EXERCISE:
Return exactly and only these lines: the first of the listing through the one containing "socket.default_value = value".

INFORMATION SHOWN:
__________

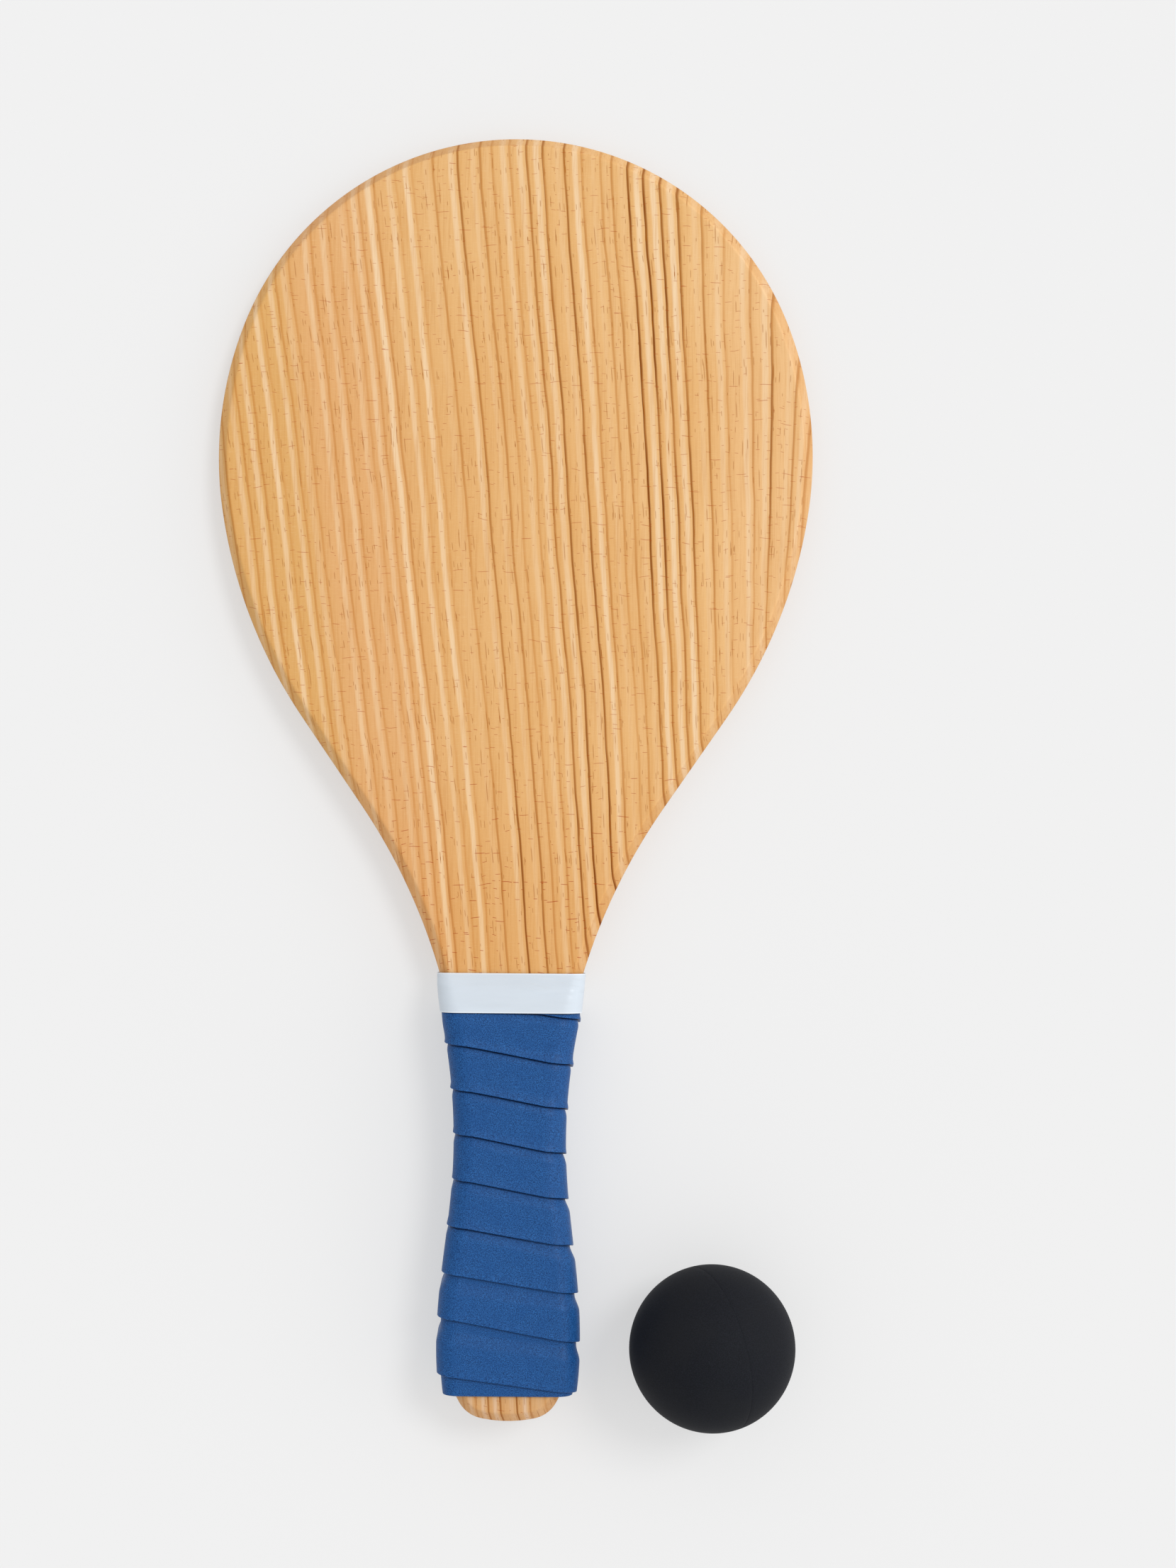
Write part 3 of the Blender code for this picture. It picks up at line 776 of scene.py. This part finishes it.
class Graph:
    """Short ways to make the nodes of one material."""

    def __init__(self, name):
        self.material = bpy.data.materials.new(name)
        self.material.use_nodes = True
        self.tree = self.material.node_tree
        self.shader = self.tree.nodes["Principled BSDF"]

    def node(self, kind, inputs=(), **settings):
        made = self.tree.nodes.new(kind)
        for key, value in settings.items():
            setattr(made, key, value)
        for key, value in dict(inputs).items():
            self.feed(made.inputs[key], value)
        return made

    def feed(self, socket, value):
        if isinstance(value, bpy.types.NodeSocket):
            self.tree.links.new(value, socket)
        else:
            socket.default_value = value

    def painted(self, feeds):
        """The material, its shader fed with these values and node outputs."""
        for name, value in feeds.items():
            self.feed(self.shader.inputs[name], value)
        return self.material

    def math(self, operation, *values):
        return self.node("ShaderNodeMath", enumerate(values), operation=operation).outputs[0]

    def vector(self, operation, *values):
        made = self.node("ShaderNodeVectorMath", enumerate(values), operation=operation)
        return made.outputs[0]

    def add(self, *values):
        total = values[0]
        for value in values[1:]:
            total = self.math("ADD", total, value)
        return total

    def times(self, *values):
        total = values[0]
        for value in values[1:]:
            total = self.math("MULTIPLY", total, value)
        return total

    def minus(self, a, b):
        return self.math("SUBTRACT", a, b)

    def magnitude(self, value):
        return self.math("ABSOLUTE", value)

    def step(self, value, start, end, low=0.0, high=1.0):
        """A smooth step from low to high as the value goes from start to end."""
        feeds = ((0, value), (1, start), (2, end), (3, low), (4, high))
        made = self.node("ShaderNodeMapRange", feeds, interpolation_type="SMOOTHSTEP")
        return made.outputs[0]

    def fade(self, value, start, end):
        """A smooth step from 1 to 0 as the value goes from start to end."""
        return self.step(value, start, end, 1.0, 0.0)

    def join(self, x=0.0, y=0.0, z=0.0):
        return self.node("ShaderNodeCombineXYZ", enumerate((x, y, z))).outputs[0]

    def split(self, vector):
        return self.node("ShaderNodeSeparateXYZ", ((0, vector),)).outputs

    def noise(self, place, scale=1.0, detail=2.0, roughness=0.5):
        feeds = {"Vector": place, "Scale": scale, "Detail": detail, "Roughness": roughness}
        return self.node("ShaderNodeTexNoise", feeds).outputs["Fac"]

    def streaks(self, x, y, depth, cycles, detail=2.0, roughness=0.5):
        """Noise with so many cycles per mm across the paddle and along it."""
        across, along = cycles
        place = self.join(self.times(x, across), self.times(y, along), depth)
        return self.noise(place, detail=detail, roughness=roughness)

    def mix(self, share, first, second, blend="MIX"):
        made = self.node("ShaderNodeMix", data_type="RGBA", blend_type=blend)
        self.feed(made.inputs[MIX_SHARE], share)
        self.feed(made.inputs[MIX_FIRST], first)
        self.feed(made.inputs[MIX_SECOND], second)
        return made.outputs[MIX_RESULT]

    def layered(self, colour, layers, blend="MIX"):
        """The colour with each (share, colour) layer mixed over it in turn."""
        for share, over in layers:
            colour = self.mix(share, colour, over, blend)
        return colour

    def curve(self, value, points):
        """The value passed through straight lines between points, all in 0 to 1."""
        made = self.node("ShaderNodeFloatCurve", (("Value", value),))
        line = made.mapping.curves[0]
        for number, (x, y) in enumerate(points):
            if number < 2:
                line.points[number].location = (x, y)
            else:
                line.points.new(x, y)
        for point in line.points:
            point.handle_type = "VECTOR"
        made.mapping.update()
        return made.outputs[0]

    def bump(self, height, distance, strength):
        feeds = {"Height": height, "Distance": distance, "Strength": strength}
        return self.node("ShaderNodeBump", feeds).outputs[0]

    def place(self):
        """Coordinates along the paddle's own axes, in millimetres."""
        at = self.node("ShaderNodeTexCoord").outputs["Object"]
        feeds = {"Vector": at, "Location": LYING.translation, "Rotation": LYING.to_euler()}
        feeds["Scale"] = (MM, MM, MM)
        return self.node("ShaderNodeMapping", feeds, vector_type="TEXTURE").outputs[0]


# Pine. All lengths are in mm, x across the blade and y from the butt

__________

EXERCISE OUTPUT:
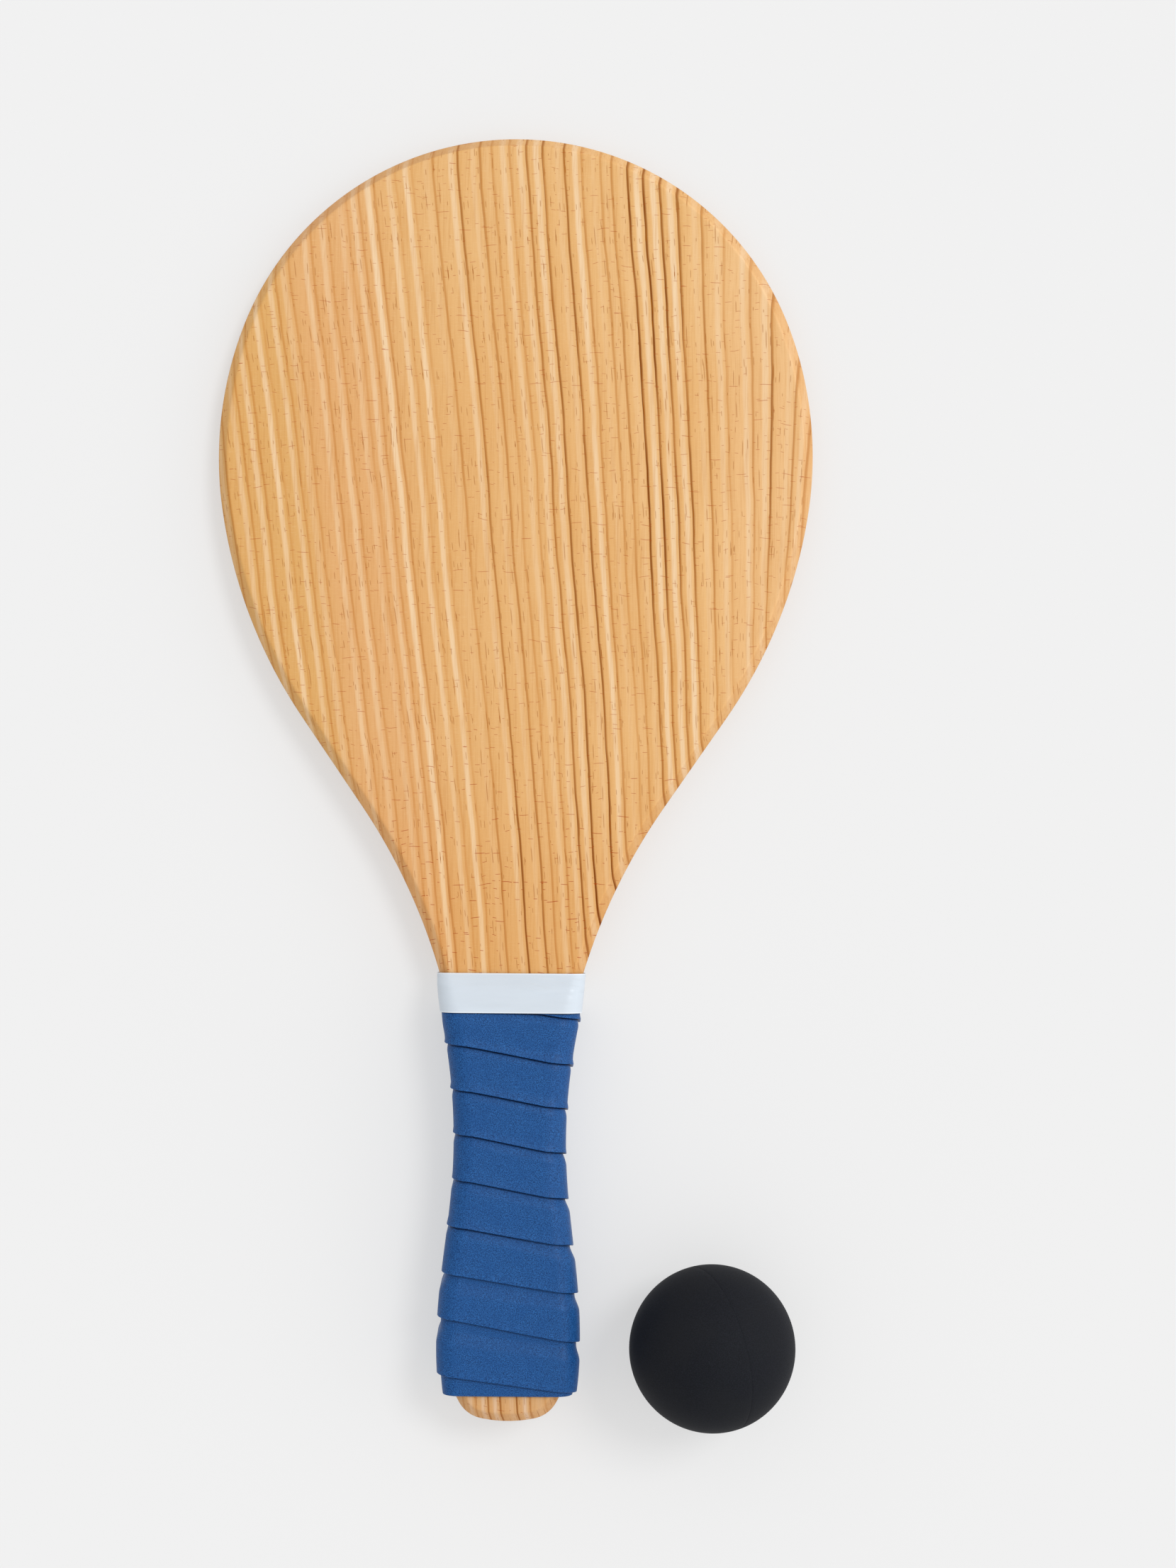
Write part 3 of the Blender code for this picture. It picks up at line 776 of scene.py. This part finishes it.
class Graph:
    """Short ways to make the nodes of one material."""

    def __init__(self, name):
        self.material = bpy.data.materials.new(name)
        self.material.use_nodes = True
        self.tree = self.material.node_tree
        self.shader = self.tree.nodes["Principled BSDF"]

    def node(self, kind, inputs=(), **settings):
        made = self.tree.nodes.new(kind)
        for key, value in settings.items():
            setattr(made, key, value)
        for key, value in dict(inputs).items():
            self.feed(made.inputs[key], value)
        return made

    def feed(self, socket, value):
        if isinstance(value, bpy.types.NodeSocket):
            self.tree.links.new(value, socket)
        else:
            socket.default_value = value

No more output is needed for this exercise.